Pub Date: July 13th, 1994
ISBN: 0595193986
Publisher: HarperCollins

This first biography of Barbara Stanwyck since her death in 1990 is scrupulously researched and fair, if a bit stilted. Stanwyck had a well-deserved reputation as an actor's actor, a consummate professional who submerged herself in her work -- a star, but never a prima donna. That reputation was wrought at great emotional cost, as Madsen (Chanel, 1990, etc.) reports. Orphaned as a young child, Stanwyck bounced among a variety of relatives and foster homes. She grew up yearning for security but also for a job in show business. A chorus girl at 15, she experienced the proverbial meteoric rise to stardom, enjoying success on Broadway before moving west to try her hand at film. At the center of her adult life, though, were two tumultuous and unhappy marriages: The first, to Frank Fay, one-time king of vaudeville, was wrecked by his drinking and jealousy of her successful career (serving as a model for the first version of A Star Is Born); the second, to Robert Taylor, was equally unsuccessful, perhaps because Taylor was gay.
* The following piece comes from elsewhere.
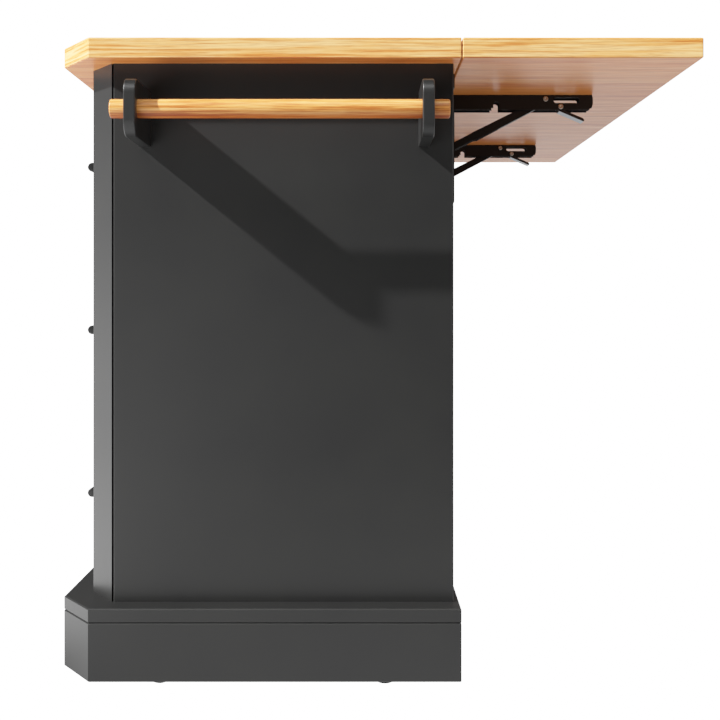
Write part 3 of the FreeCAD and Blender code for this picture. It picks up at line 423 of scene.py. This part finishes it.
# %% Cross recess screws
def screw(tip, way, length):
    """Head height = 1.6 mm * dome(r) - 1.1 mm * ramp(0.55 mm - the smaller of |x| and |y|).

    The recess ends 2.3 mm from the axis.
    """
    a, u, v = basis(way)
    tip = np.array(tip)
    head_radius, high, shank, n = 0.0042, 0.0016, 0.0020, 72
    recess, arm_half, arm_reach, side_wall, end_wall = 0.0011, 0.00055, 0.0023, 0.00018, 0.0003
    centre_radius, point_radius, point_length = 0.0002, 0.0003, 0.003
    r = np.concatenate([np.linspace(centre_radius, 0.0036, 22), np.linspace(0.0037, head_radius, 6)])
    turn = np.linspace(0, 2 * np.pi, n, endpoint=False)
    x, y = r[:, None] * np.cos(turn), r[:, None] * np.sin(turn)
    dome = high * (1 - 0.45 * (r[:, None] / head_radius) ** 6)
    across = np.clip((arm_half - np.minimum(abs(x), abs(y))) / side_wall, 0, 1)
    inside = np.clip((arm_reach - r[:, None]) / end_wall, 0, 1)
    lift = dome - recess * across * inside
    head_at = tip + a * length
    top = (head_at + lift[..., None] * a + x[..., None] * u + y[..., None] * v).reshape(-1, 3)
    ring = np.cos(turn)[:, None] * u + np.sin(turn)[:, None] * v
    rings = ((head_at, head_radius), (head_at, shank), (tip + a * point_length, shank), (tip, point_radius))
    below = [middle + radius * ring for middle, radius in rings]
    points = np.concatenate([top, *below, [head_at + a * (high - recess)], [tip]])
    rows = len(r) + len(rings)
    i, j = np.arange(rows - 1)[:, None], np.arange(n)[None]
    beside = (j + 1) % n
    quads = np.stack([i * n + j, (i + 1) * n + j, (i + 1) * n + beside, i * n + beside], -1).reshape(-1, 4)
    k = np.arange(n)
    after, last_row = (k + 1) % n, (rows - 1) * n
    first = np.stack([np.full(n, rows * n), k, after], -1)
    last = np.stack([np.full(n, rows * n + 1), last_row + after, last_row + k], -1)
    return points, [quads, first, last]


middle_x, bracket_out = -0.04375, 0.331      # the two brackets stand this far to either side of the middle
bracket_x = (middle_x + bracket_out, middle_x - bracket_out)
back_y, under_z = 0.108, 0.8855              # back of the cabinet, underside of the leaf
leaf_screws = [screw((x, back_y + out, under_z + 0.0165), (0, 0, -1), 0.018)
               for x in bracket_x for out in (0.030, 0.075, 0.238)]
wall_screws = [screw((x, back_y - 0.0125, under_z - down), (0, 1, 0), 0.014)
               for x in bracket_x for down in (0.040, 0.112, 0.160)]
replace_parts(piece("leaf_screws_cross_head", leaf_screws, zinc, "leaf"), "bracket_leaf_screws")
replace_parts(piece("wall_screws_cross_head", wall_screws, zinc, "cabinet"), "bracket_wall_screws")

# %% [markdown]
# The studio is a white room with one distant lamp high up on the side of the camera, which throws the long
# slanted shadows of the towel rail. A glossy dark cabinet shows the room it stands in, so the room is lit
# in parts: a bright floor in front of the drawers, a patch of light before the end, a softer floor under
# the leaf, and dim air above the horizon. One lamp box high over the camera lights rounded noses and
# rivets. That is why the dark panel is nearly black at the top and grey at the foot. The parts were first
# solved so that their sum follows the picture, then changed, so they are a way to get this picture
# and not a measured room. The camera itself sees plain white all round.

# %% Light maps
room = {"front_wall": 0.6, "far_wall": 0.4, "leaf_side": 0.8, "dim": 0.03, "lamp_box": 4.5, "white": 3.0,
        "end_floor": 1.1, "front_floor": 2.4, "front_far": 1.5, "far_floor": 0.8, "leaf_floor": 0.7}
scene = bpy.context.scene


def light_map(tree, spot, patches):
    """Sum over patches of a product of lines; a line is low + (high - low) * share of the way, level outside.

    A line is (coordinate, start, stop, low, high). The camera's own rays get the plain white instead.
    """
    total = None
    for patch in patches:
        strength = None
        for axis, start, stop, low, high in patch:
            ends = {1: start, 2: stop, 3: low, 4: high}
            line = add(tree, "MapRange", ends, {0: spot.outputs[axis]}).outputs[0]
            strength = line if strength is None else add(
                tree, "Math", links={0: strength, 1: line}, operation="MULTIPLY").outputs[0]
        total = strength if total is None else add(tree, "Math", links={0: total, 1: strength}).outputs[0]
    seen = add(tree, "LightPath").outputs["Is Camera Ray"]
    print(len(patches), "patches of light")
    return add(tree, "Mix", {3: room["white"]}, {0: seen, 2: total}, data_type="FLOAT").outputs[0]


# %% Walls of the room
world = bpy.data.worlds.new("white_room")
scene.world = world
world.use_nodes = True
tree = world.node_tree
background = tree.nodes["Background"]
background.inputs["Color"].default_value = (1, 1, 1, 1)
way = add(tree, "SeparateXYZ", links={0: add(tree, "TexCoord").outputs["Generated"]})
fading = ("Z", 0.05, 0.3, 1.0, room["dim"])
walls = light_map(tree, way, [
    [("Y", -0.25, -0.85, 0.0, room["front_wall"]), fading],
    [("X", -0.2, -0.8, room["dim"], room["far_wall"]), fading],
    [("Y", 0.25, 0.85, 0.0, room["leaf_side"])],
    [("Z", 0.66, 0.72, 0.0, room["lamp_box"]), ("Z", 0.86, 0.92, 1.0, 0.0), ("X", 0.3, 0.4, 0.0, 1.0)],
])
tree.links.new(walls, background.inputs["Strength"])

# %% Floor
reach = 30.0
floor_corners = [(-reach, -reach, 0), (reach, -reach, 0), (reach, reach, 0), (-reach, reach, 0)]
floor_mesh = bpy.data.meshes.new("floor")
floor_mesh.from_pydata(floor_corners, [], [(0, 1, 2, 3)])
floor = bpy.data.objects.new("floor", floor_mesh)
scene.collection.objects.link(floor)
floor_finish = bpy.data.materials.new("pale_floor")
floor_finish.use_nodes = True
tree = floor_finish.node_tree
tree.nodes.remove(tree.nodes["Principled BSDF"])
spot = add(tree, "SeparateXYZ", links={0: add(tree, "TexCoord").outputs["Object"]})
short_of_camera = ("X", 1.2, 2.5, 1.0, 0.0)
floor_light = light_map(tree, spot, [
    [("X", 0.45, 0.6, 0.0, room["end_floor"]), short_of_camera],
    [("Y", -0.45, -0.8, 0.0, 1.0), ("Y", -1.5, -3.5, room["front_floor"], 0.0), ("X", -2.5, -1.0, 0.0, 1.0)],
    [("Y", -1.5, -3.5, 0.0, room["front_far"]), short_of_camera],
    [("X", -2.5, -4.0, 0.0, room["far_floor"])],
    [("Y", 0.1, 0.3, 0.0, room["leaf_floor"]), ("X", 0.45, 0.6, 1.0, 0.0)],
])
shine = add(tree, "Emission", links={"Strength": floor_light})
tree.links.new(shine.outputs[0], tree.nodes["Material Output"].inputs["Surface"])
floor_mesh.materials.append(floor_finish)

# %% [markdown]
# The lamp is so far away that its rays run side by side, and its disc of 1.5 degrees gives the shadows
# their narrow soft edge. The camera stands 2.4 m from the middle of the island and looks level at its end.

# %% Lamp and camera
lamp_data = bpy.data.lights.new("key_lamp", "SUN")
lamp_data.energy = 11.2                       # watts on a square metre that faces it
lamp_data.angle = math.radians(1.5)
lamp = bpy.data.objects.new("key_lamp", lamp_data)
scene.collection.objects.link(lamp)
lamp.rotation_euler = Vector((-1.0, 2.57, -2.08)).to_track_quat("-Z", "Y").to_euler()

camera_data = bpy.data.cameras.new("camera")
camera_data.lens = 63.48
camera_data.sensor_width = 36.0
camera_data.shift_x = 0.0018
camera_data.shift_y = -0.0819
camera = bpy.data.objects.new("camera", camera_data)
camera.location = (2.366, -0.0258, 0.5504)
camera.rotation_euler = (math.radians(90), 0.0, math.radians(90))
scene.collection.objects.link(camera)
scene.camera = camera

# %% [markdown]
# A print of a bright room keeps its whites by bending the brightest tones. The tone curve here is 1 -
# exp(-light), scaled so that the white of the room is just white, set as a list of points on the film's own
# curve.

# %% Tone of the print
film = scene.view_settings
film.view_transform = "Standard"
film.use_curve_mapping = True
tone = film.curve_mapping
tone.white_level = (room["white"],) * 3
exposures = np.array([0.02, 0.05, 0.1, 0.15, 0.2, 0.3, 0.4, 0.5, 0.65, 0.8])
shares = (1 - np.exp(-room["white"] * exposures)) / (1 - np.exp(-room["white"]))
for exposure, share in zip(exposures, shares):
    tone.curves[3].points.new(float(exposure), float(share))
tone.update()
print("a tenth of white prints as", round(float(np.interp(0.1, exposures, shares)), 3))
She also proved a terrible failure as a mother to her adopted son, Dion. Stanwyck found refuge from personal unhappiness in acting, and she left behind a body of work that is among the most distinguished of any American actress of the studio era, including Preston Sturges's The Lady Eve, Billy Wilder's Double Indemnity, and Frank Capra's Meet John Doe. Madsen is appropriately reticent in his speculations on Stanwyck's private life, which she guarded almost obsessively, and astute in his assessment of her work. He is somewhat too apologetic for the unsavory role she and Taylor played in the Communist witch hunts of the '40s and '50s. Unfortunately, as her career winds down, the book does too. A comprehensive and intelligently balanced look at a great actress and star, marred by rather ordinary writing.